Without revealing how Alexia and Vincent ultimately come together, it is not hard to realize that the connective tissue keeping this film from falling apart does not come through character or plot, but rather atmosphere, shock value and style. Ducournau knows how to pack a punch in every single scene, from the aforementioned single take to a shot of Alexia walking towards a car’s headlights, dripping wet from the shower. Sexual desire, Cronenbergian body horror and grotesque transformations coalesce and flourish with deformed beauty at every turn.

The film, a fantasy horror extravaganza, gushing with black motor oil and smelling of hot metal, succeeds at leaving a mark, but Ducournau’s attempts to go beyond the metallic surface come to nothing. As the game of shock and awe wears thin, it is hard to find anything in the characters to hold on to, or a thematic through-line that makes sense among the madness.

Despite the lack of depth, If one looks hard enough, it is possible to guess a thematic arch for Alexia and Vincent, as they are both characters who have suffered trauma in the past and may now find some form of comfort in each other. However, this new genre effort in Ducournau’s filmography left me wondering different questions, such as: who is more crazy? Is it the gender-fluid, car-loving serial killer metal girl? The steroid-junkie fire-chief who is physically and emotionally blind to the truth? Or is it Julia Ducournau, the unhinged ringmistress at the center of it all who, after two films dealing with the sick potential of the human body, uses her art to deal with psychological, therapy-grade issues such as rape, abuse and body dysmorphia?

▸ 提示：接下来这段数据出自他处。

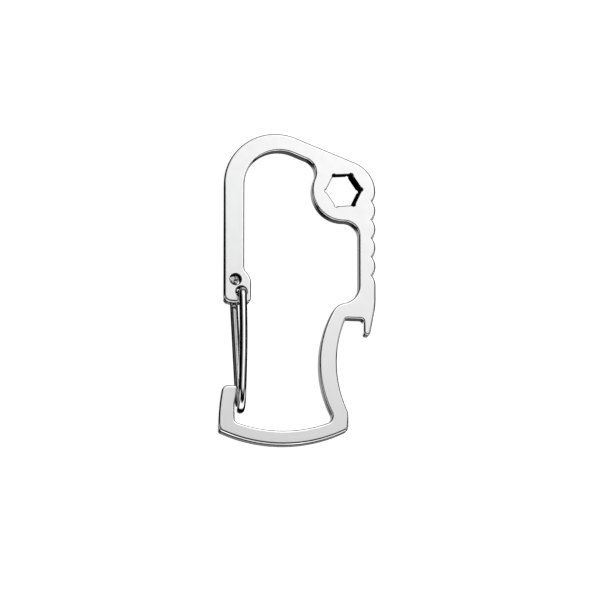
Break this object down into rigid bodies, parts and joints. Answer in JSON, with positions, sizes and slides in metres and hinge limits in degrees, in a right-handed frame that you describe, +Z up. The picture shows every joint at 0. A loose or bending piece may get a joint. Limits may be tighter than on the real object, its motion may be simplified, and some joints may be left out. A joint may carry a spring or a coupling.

With Titane, the Palme d’or winner gets to walk away triumphantly, but it is hard to see where she will go from here: it is impossible to double down on the trajectory plotted by her last two films. She cannot increase the intensity, so one can only hope that in the future she will mature into a director who uses her skills to do more with less.